Monday, May 08, 2006

Retail Therapy

Well today has been… tiring.
I ‘m looking everywhere for this Christian book called Victim of love. Now I’ve ordered it.
I brought two other books – they look good now I just have to pry myself off the computer long enough to be able to read them.

I used to be such a bookworm but a busy life style took over.
The book really has to grab me and say read me.
I think I’ve over done the retail therapy for awhile. I started to feel bad that I’ve brought so much for myself.
I needed it, I needed a kick in fashion. I don’t feel that much better but I guess I’d feel worse if I didn’t get the clothes.
I made a decision that this winter I’m not going to wear black, brown dull boring winter colours instead I’m going colour.
Pink, green, red, blue anything a little more colourful and happy.

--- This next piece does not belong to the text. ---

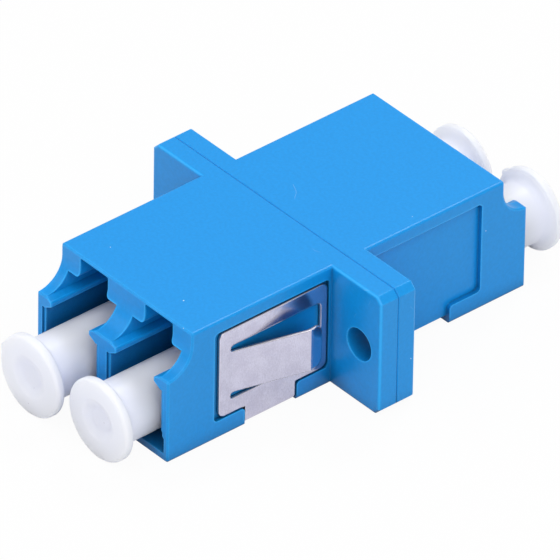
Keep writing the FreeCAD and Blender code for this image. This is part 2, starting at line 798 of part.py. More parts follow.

I’m going out tomorrow night. Come rain, hail, shine, snow or vomit - I’m going.
Ian has text me and emailed me to make sure that I come along.
I would have gone last week but I was soooo tired I just couldn’t go out.
I have to get up at 5am the next morning to go to work but I have to go.
I want to go and see/support him.

Eve. Hmmm. He went for a job interview today. I found myself praying for him.
Yeah... It's still just what it is.

Damon has gone up to my mums with my brother for two and a half days.
I’m to tired to walk him and it’s not fair that he can’t run around. I missed him this morning. I woke up and he wasn’t there to get me up with his kisses and his good morning eyes and smile…. Oh he’s sooo cute.

I need to go to sleep now – 4.15pm. I have to I’m just so tired.
I need to get up at 5 tomorrow too. I’m thinking that I’m going to have to cut down on my hours. After working 9 days straight am and pm shifts – I just got to tired and I can’t seem to pick myself up.